Aesthetics, according to Jouffroy, deals exclusively with the nature of beauty. Just as truth is not the possession of any individual, neither is beauty. Beauty does not reflect the character of our life; it is the sublime that takes beauty's place in experience. "The ideas of our present life," Jouffroy said in his Cours d'esthétique, "are more familiar to us than the ideas of a more perfect life, and we are consequently less sensitive to beauty than to the sublime." Though the Cours d'esthétique consists of notes taken by his pupils and hence cannot be regarded as wholly his, it is clear that the metaphor of the whole of which we know but limited parts dominated Jouffroy's thought. Whether the problem was that of truth, goodness, or beauty, he believed it is the nature of the whole that contains the answer and men are condemned never to possess the answer.
See also Beauty; Common Sense; Cousin, Victor; James, William; Psychology; Reid, Thomas; Royer-Collard, Pierre Paul; Skepticism, History of; Stewart, Dugald.
Bibliography
works by jouffroy
Mélanges philosophiques. Paris: Paulin, 1833.
Cours de droit naturel. 1st ed., 2 vols. Paris: Prévost-Crocius, 1834–1842. 2nd ed., with additional notes by Philibert Damiron, ed., 3 vols. Paris: Hachette, 1843.
Nouveaux Mélanges philosophiques.
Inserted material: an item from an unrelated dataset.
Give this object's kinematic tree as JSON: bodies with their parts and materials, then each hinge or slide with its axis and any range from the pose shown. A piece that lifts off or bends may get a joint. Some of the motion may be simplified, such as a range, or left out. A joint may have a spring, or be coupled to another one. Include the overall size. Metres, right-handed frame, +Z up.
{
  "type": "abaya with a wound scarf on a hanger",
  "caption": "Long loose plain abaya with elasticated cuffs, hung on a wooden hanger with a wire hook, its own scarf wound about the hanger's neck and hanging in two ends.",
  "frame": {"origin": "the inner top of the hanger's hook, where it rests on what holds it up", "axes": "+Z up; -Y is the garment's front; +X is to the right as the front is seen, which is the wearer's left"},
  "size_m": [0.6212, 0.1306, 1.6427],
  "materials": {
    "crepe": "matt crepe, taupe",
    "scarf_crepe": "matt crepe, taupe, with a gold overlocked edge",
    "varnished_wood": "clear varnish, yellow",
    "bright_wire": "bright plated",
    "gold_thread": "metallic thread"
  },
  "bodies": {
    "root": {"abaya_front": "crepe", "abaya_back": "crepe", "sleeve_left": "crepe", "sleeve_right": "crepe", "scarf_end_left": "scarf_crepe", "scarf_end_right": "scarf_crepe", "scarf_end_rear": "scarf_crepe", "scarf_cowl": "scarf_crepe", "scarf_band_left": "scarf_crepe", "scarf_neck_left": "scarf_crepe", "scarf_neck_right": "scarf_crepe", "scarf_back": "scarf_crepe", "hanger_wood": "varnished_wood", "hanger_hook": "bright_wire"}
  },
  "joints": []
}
Paris, 1842.
Cours d'esthétique. Paris: Hachette, 1845.
works on jouffroy
Boas, George. French Philosophies of the Romantic Period, pp. 239–250. Baltimore: Johns Hopkins Press, 1925.
Mignet, F. A. "Notes sur Jouffroy." Memoires de l'Académie des Sciences Morales et Politiques 25 (1853): 197.
Ollé-Laprune, Léon. Théodore Jouffroy. Paris: Perrin, 1899.
Taine, Hippolyte. Les philosophes classiques du XIXe siècle en France. Paris: Hachette, 1868.